**Raw records:**
---

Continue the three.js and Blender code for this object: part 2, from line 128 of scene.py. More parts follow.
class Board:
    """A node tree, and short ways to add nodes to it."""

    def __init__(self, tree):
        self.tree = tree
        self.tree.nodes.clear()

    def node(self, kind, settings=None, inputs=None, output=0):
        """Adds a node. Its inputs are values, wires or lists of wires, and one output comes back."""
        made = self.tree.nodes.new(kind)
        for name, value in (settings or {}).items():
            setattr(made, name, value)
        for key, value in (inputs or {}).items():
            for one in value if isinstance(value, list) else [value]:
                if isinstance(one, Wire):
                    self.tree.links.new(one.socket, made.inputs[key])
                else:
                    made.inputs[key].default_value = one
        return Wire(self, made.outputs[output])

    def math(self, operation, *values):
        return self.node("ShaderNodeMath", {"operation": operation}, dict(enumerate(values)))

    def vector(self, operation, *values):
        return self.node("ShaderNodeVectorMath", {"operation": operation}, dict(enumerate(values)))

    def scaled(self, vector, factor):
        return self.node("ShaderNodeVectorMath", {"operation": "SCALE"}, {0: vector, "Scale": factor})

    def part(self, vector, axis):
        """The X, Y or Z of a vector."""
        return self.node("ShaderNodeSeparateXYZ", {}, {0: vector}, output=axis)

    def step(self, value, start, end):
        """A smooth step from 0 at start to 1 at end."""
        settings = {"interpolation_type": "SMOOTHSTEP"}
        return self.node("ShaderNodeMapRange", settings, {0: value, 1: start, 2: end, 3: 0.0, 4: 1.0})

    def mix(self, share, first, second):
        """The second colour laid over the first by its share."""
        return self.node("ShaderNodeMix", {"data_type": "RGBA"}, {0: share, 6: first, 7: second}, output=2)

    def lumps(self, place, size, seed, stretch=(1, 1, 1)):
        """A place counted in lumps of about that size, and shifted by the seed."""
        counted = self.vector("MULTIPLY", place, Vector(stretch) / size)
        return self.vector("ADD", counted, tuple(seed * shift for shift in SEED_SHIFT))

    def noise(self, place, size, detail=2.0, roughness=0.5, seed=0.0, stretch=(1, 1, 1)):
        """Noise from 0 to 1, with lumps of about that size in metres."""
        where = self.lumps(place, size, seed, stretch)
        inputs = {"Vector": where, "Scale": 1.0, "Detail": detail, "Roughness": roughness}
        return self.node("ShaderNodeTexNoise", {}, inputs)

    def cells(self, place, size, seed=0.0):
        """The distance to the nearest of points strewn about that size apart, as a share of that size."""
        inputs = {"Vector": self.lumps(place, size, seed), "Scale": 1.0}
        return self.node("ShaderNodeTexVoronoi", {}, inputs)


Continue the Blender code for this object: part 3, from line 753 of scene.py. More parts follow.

---

**The task:**
Exact copies of all the records are required.

**Completed task:**
Continue the three.js and Blender code for this object: part 2, from line 128 of scene.py. More parts follow.
class Board:
    """A node tree, and short ways to add nodes to it."""

    def __init__(self, tree):
        self.tree = tree
        self.tree.nodes.clear()

    def node(self, kind, settings=None, inputs=None, output=0):
        """Adds a node. Its inputs are values, wires or lists of wires, and one output comes back."""
        made = self.tree.nodes.new(kind)
        for name, value in (settings or {}).items():
            setattr(made, name, value)
        for key, value in (inputs or {}).items():
            for one in value if isinstance(value, list) else [value]:
                if isinstance(one, Wire):
                    self.tree.links.new(one.socket, made.inputs[key])
                else:
                    made.inputs[key].default_value = one
        return Wire(self, made.outputs[output])

    def math(self, operation, *values):
        return self.node("ShaderNodeMath", {"operation": operation}, dict(enumerate(values)))

    def vector(self, operation, *values):
        return self.node("ShaderNodeVectorMath", {"operation": operation}, dict(enumerate(values)))

    def scaled(self, vector, factor):
        return self.node("ShaderNodeVectorMath", {"operation": "SCALE"}, {0: vector, "Scale": factor})

    def part(self, vector, axis):
        """The X, Y or Z of a vector."""
        return self.node("ShaderNodeSeparateXYZ", {}, {0: vector}, output=axis)

    def step(self, value, start, end):
        """A smooth step from 0 at start to 1 at end."""
        settings = {"interpolation_type": "SMOOTHSTEP"}
        return self.node("ShaderNodeMapRange", settings, {0: value, 1: start, 2: end, 3: 0.0, 4: 1.0})

    def mix(self, share, first, second):
        """The second colour laid over the first by its share."""
        return self.node("ShaderNodeMix", {"data_type": "RGBA"}, {0: share, 6: first, 7: second}, output=2)

    def lumps(self, place, size, seed, stretch=(1, 1, 1)):
        """A place counted in lumps of about that size, and shifted by the seed."""
        counted = self.vector("MULTIPLY", place, Vector(stretch) / size)
        return self.vector("ADD", counted, tuple(seed * shift for shift in SEED_SHIFT))

    def noise(self, place, size, detail=2.0, roughness=0.5, seed=0.0, stretch=(1, 1, 1)):
        """Noise from 0 to 1, with lumps of about that size in metres."""
        where = self.lumps(place, size, seed, stretch)
        inputs = {"Vector": where, "Scale": 1.0, "Detail": detail, "Roughness": roughness}
        return self.node("ShaderNodeTexNoise", {}, inputs)

    def cells(self, place, size, seed=0.0):
        """The distance to the nearest of points strewn about that size apart, as a share of that size."""
        inputs = {"Vector": self.lumps(place, size, seed), "Scale": 1.0}
        return self.node("ShaderNodeTexVoronoi", {}, inputs)


Continue the Blender code for this object: part 3, from line 753 of scene.py. More parts follow.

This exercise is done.